All day long, on his way back to Kingcome, because he was alone and receptive, the little questions, the observations he had pushed deep within him, began to rise slowly toward the door of the conscious mind which was almost ready to open, to receive them, and give them words: “You are tired. You have told yourself that it was due to the winter which was hard on everyone. Deep inside, haven’t you known it was more than this?…

He went slowly up the river. In front of the vicarage he anchored the boat and waded ashore. He trudged up the black sands to the path and stopped. From the dark spruce he heard an owl—once, and again—and the questions that had been rising all day long reached the door of his mind and opened it.

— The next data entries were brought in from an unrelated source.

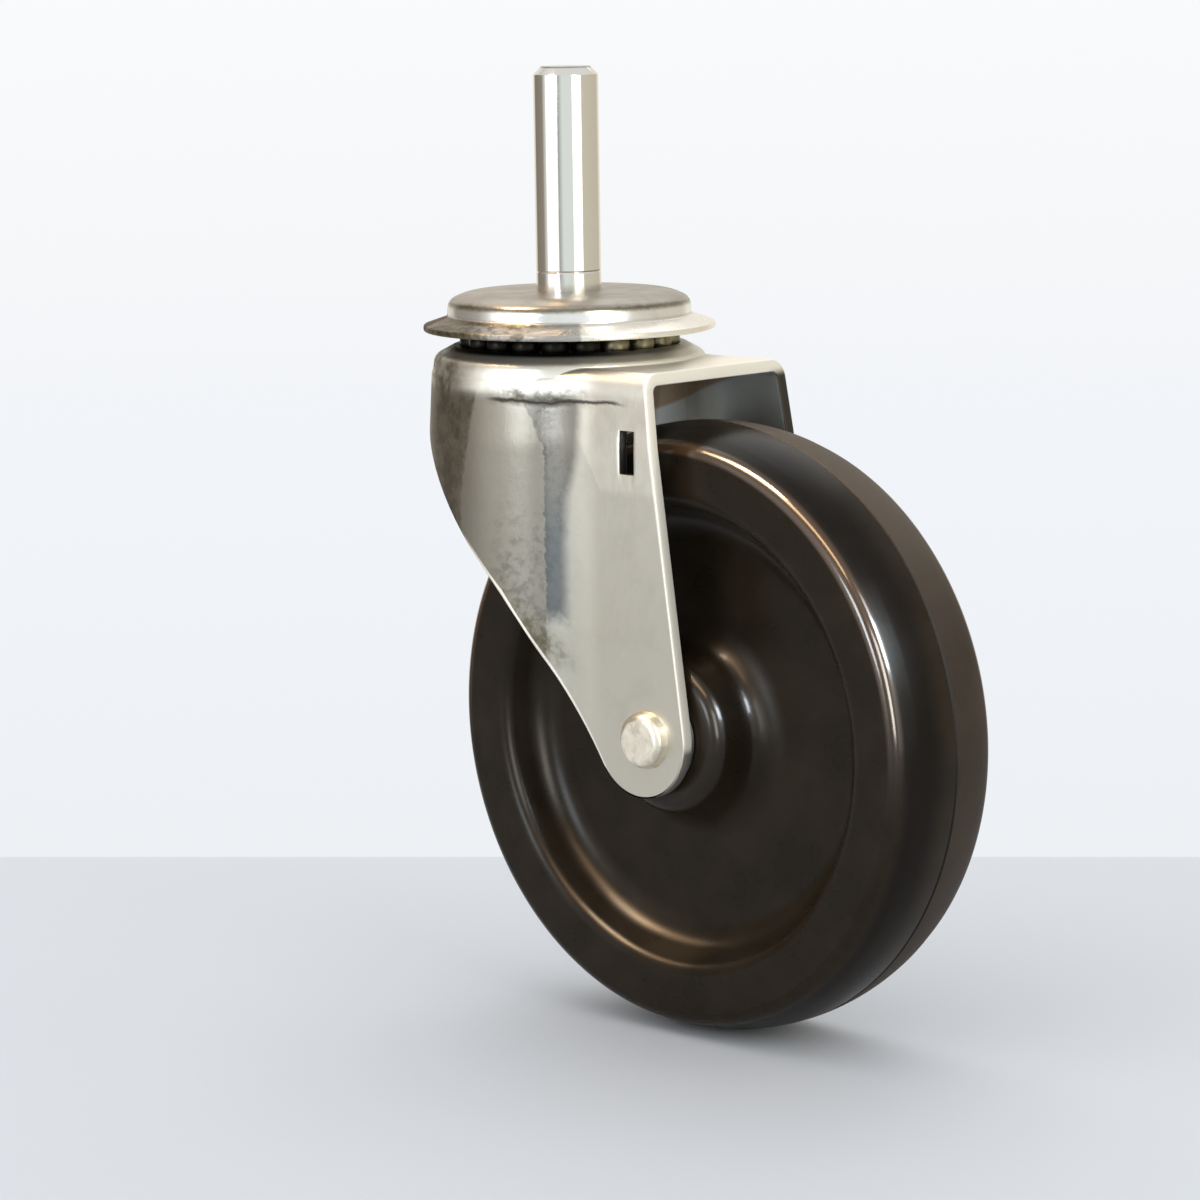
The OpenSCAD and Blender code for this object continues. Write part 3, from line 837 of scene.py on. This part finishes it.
def cap_outline(s):
    """Half section of the cap's sheet, as (radius, height): flat top, round
    shoulder and a rim that slopes out and down."""
    dome_r, cap_r, t = s["dome_d"] / 2, s["cap_d"] / 2, s["cap_t"]
    hole_r, foot_z, slope = 4.55, -4.2, math.radians(15)
    crown_w, shoulder_z, foot_round, tip_round = 3.4, -1.5, 0.7, 0.25 * t
    inner_r = dome_r - t
    tip = foot_z - (cap_r - dome_r) * math.tan(slope)
    deep = t / math.cos(slope)
    under_foot = foot_z - deep + t * math.tan(slope)
    outside = [(hole_r, 0, 0), (dome_r - crown_w, -0.1, 7.0), (dome_r, shoulder_z, 3.0)]
    outside += [(dome_r, foot_z, foot_round), (cap_r, tip - 0.3, tip_round)]
    inside = [(cap_r, tip - 0.9 * deep, tip_round), (inner_r, under_foot, foot_round + t)]
    inside += [(inner_r, -t, 3.6 - t), (hole_r, -t, 0)]
    return rounded(outside + inside)


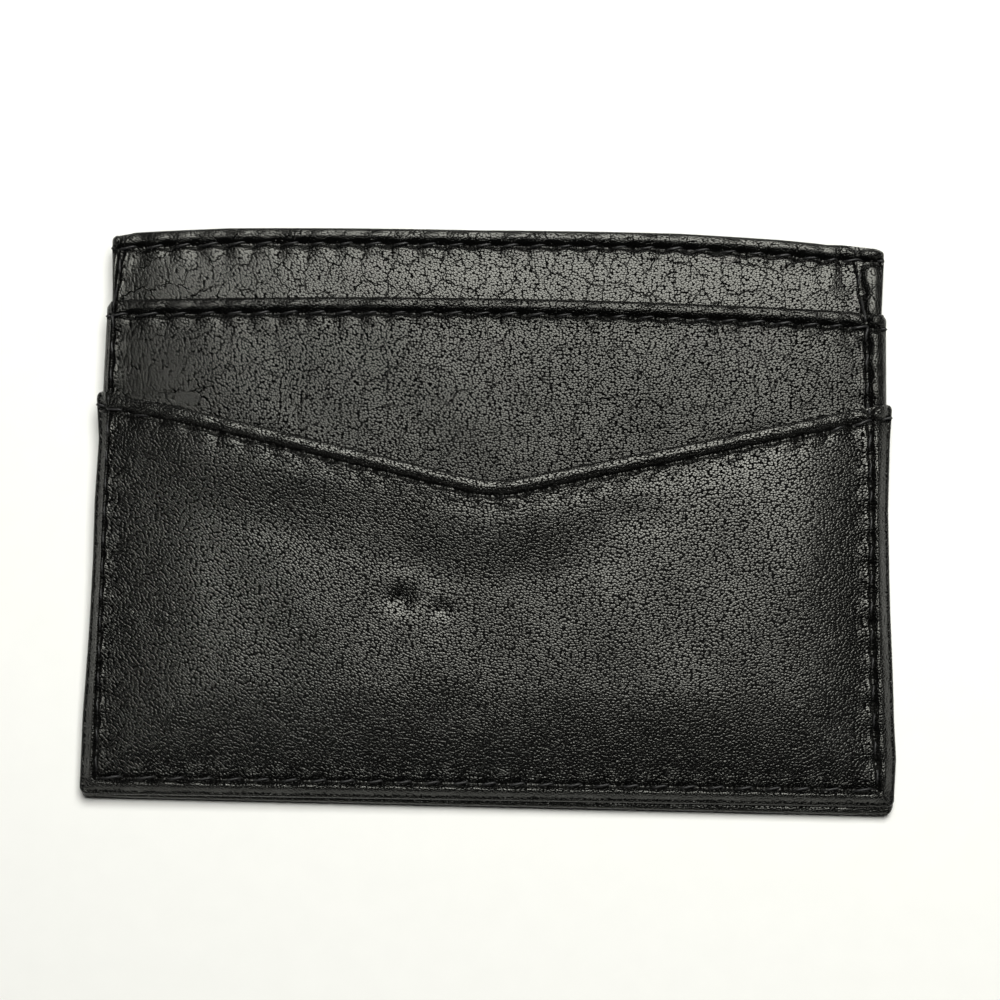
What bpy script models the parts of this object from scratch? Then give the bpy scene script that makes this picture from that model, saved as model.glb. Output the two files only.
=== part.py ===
"""A slim card wallet in black leather, empty, lying on its back.

Metres, +Z up. X runs along the wallet's width, Y towards its mouths and Z out of
its front. Z = 0 is the flat outer face of the back pocket that it rests on.

Two sewn halves share one centre pocket. Each half is a stack of leather tiers,
and each tier is narrower than the one outside it. Depths in a half are measured
outwards from the middle of the centre pocket.
"""

import math
from dataclasses import dataclass

import bmesh
import bpy

# Outline, seen from the front
WIDTH = 0.1010
HEIGHT = 0.0721
TIER_STEP = 0.0006
CORNER_RADIUS = 0.0010
MOUTH_ARCH = 0.0011
MIDDLE_MOUTH_DROP = 0.0086
OUTER_MOUTH_DROP = 0.0201
V_DEPTH = 0.0114
V_SOFTENING = 0.0035
TIER_COVER = 0.0050

# Leather: a skin whose edges are turned over into a second layer
SKIN = 0.00055
FLAP = 0.00035
FLAP_WIDTH = 0.0060
FLAP_SKIVE = 0.0008
SKIVED_SKIN = 0.00035
CROWN = 0.0005
CROWN_REACH = 0.0120

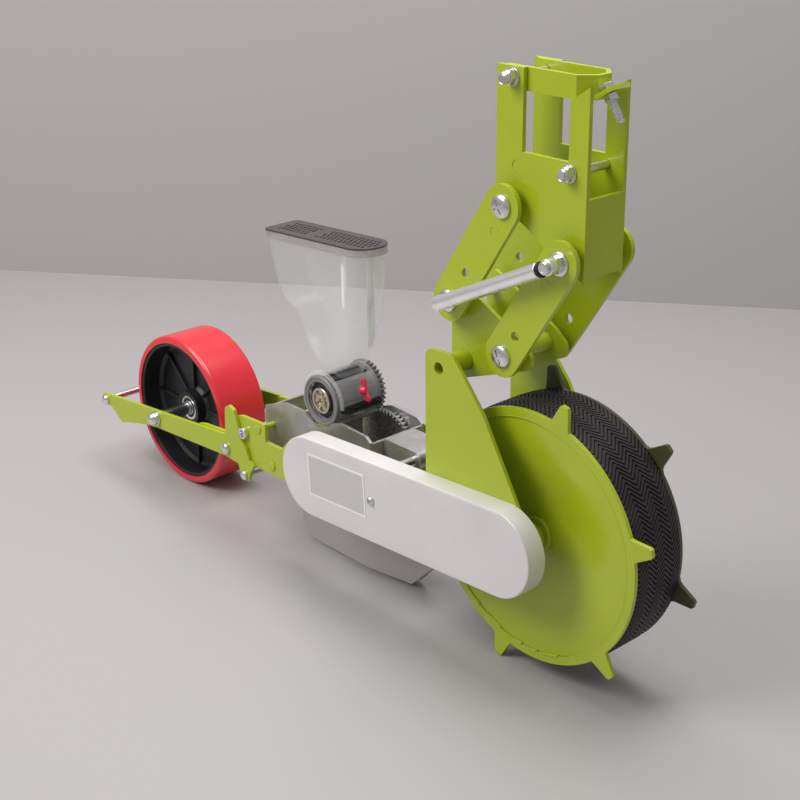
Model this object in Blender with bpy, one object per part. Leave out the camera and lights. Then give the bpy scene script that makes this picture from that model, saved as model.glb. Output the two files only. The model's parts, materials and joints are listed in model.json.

He went up the path and the steps, through the living room and into the kitchen. The lights were on. At the stove Marta (a village elder) was preparing his dinner.

“Marta, something strange happened tonight. On the bank of the river I heard the owl call my name,” and it was a question he asked, an answer he sought.

She did not say, “Nonsense, it was my name the owl called, and I am old and with me it does not matter.” She did not say, “It’s true you’re thin and white, but who is not? It has no importance.”

She turned, spoon still in her hand, lifting her sweet, kind face with its network of tiny wrinkles, and she answered his question as she would have answered any other.

She said, “Yes, my son.”

The vicar never went full-on Dances With Wolves, but he does eventually hear the owl — harbinger of death — call his name, and he understands and accepts his fate, just as I had hoped to understand and accept my own, with the help of the forest spirit medicine, psilocybin, a mushroom very likely consumed for millennia by indigenous peoples for medical and spiritual purposes.